It's quiet....too quiet...

I'm attending my second "real" convention, and enjoying Spookycon, though it's a whole different deal than Worldcon was. Actually, the quiet part is very nice, since attendees have time and space to actually talk to one another. I managed to make it up to San Francisco by 1 PM. Getting to the hotel was actually rather easy, and parking, though no bargain at $23mumblymumbles per day is at least convenient.

I really wish, in retrospect, that I had done this for Worldcon, where I spent so much time driving, to the point of my well-publicized accident. Of course, I've had my share of automotive follies here as well.

I checked out the dealer room, which featured Alan Clark, selling copies of 'Imagination Fully Dilated 2'. It amazes me that collection like this can get published and sell in times like these. But, like the first, it's fantastically beautiful and filled with stories by name-brand authors.

The main event of the first day was a panel featuring David Schow, Geoff Cooper and Ramsey Campbell. I've heard of Cooper, but haven't read any of his work recently. The topic was 'What's all this about horror, then?', or something like that, with persistent types like myself and one other very articulate fellow in the audience trying to help the participants keep the discussion moving. Schow was was funny, at one point observing trenchantly that "'Rosemary's Baby' was the atom bomb and 'The Exorcist' was the fallout." It's interesting to note how many writers cite Ira Levin as a primal influence -- Chuck Palahniuk talked about him as well in his interview. Schow had the highest praise possible for the virtues of online publishing, saying he had made more money from short fiction sold to legitimate online venues than from short fiction sold elsewhere. He particularly praised

The big event of last night was a mass signing at Borderlands Books. It was a very nice store with a vast selection, from which I took a copy of Charles G. Finney's 'The Magician Out of Manchuria' by Charles Grant. It was beautiful, illustrated, pristine, and only twenty bucks. Pretty good for a book-aholic to get out that cheap. But there were a few distractions, including unexpected guest Simon Clarke, author Vampyrrhic, Darkness Demands, The Fall, and a host of bloody horror novels. My predilection to order his stuff has permanently colored what Mark Ziesing thinks of me. As you might expect, he's one hell of a nice guy.

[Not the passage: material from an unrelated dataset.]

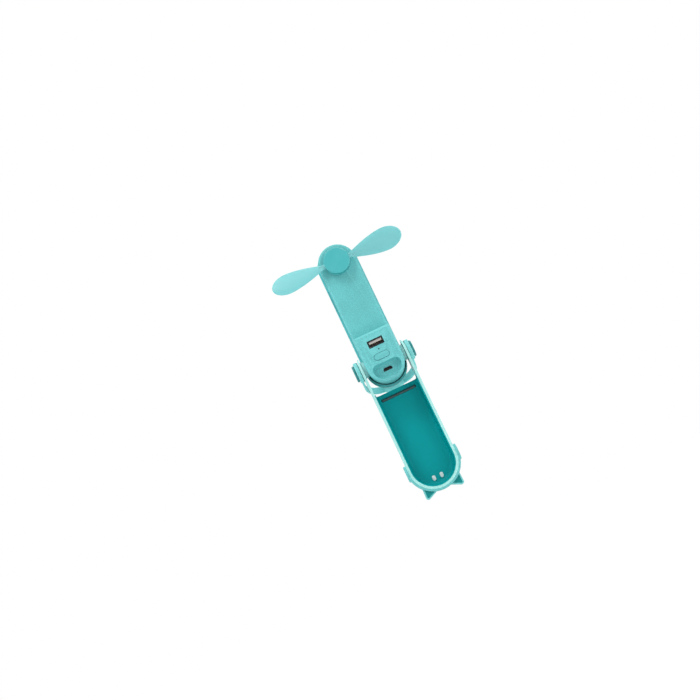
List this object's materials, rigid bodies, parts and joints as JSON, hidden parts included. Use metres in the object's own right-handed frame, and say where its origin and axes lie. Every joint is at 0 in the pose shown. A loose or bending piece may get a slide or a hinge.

On the other hand, getting to the signing was literally a case of hell on wheels. Up until the start of this convention, the weather here in Northern California had been positively summerish. It was warm, sunny, beautiful. As I left the morning of Spookycon, it began to rain, and it was raining as I left the garage of the hotel trying to remember the incredibly complex directions to get to the bookstore.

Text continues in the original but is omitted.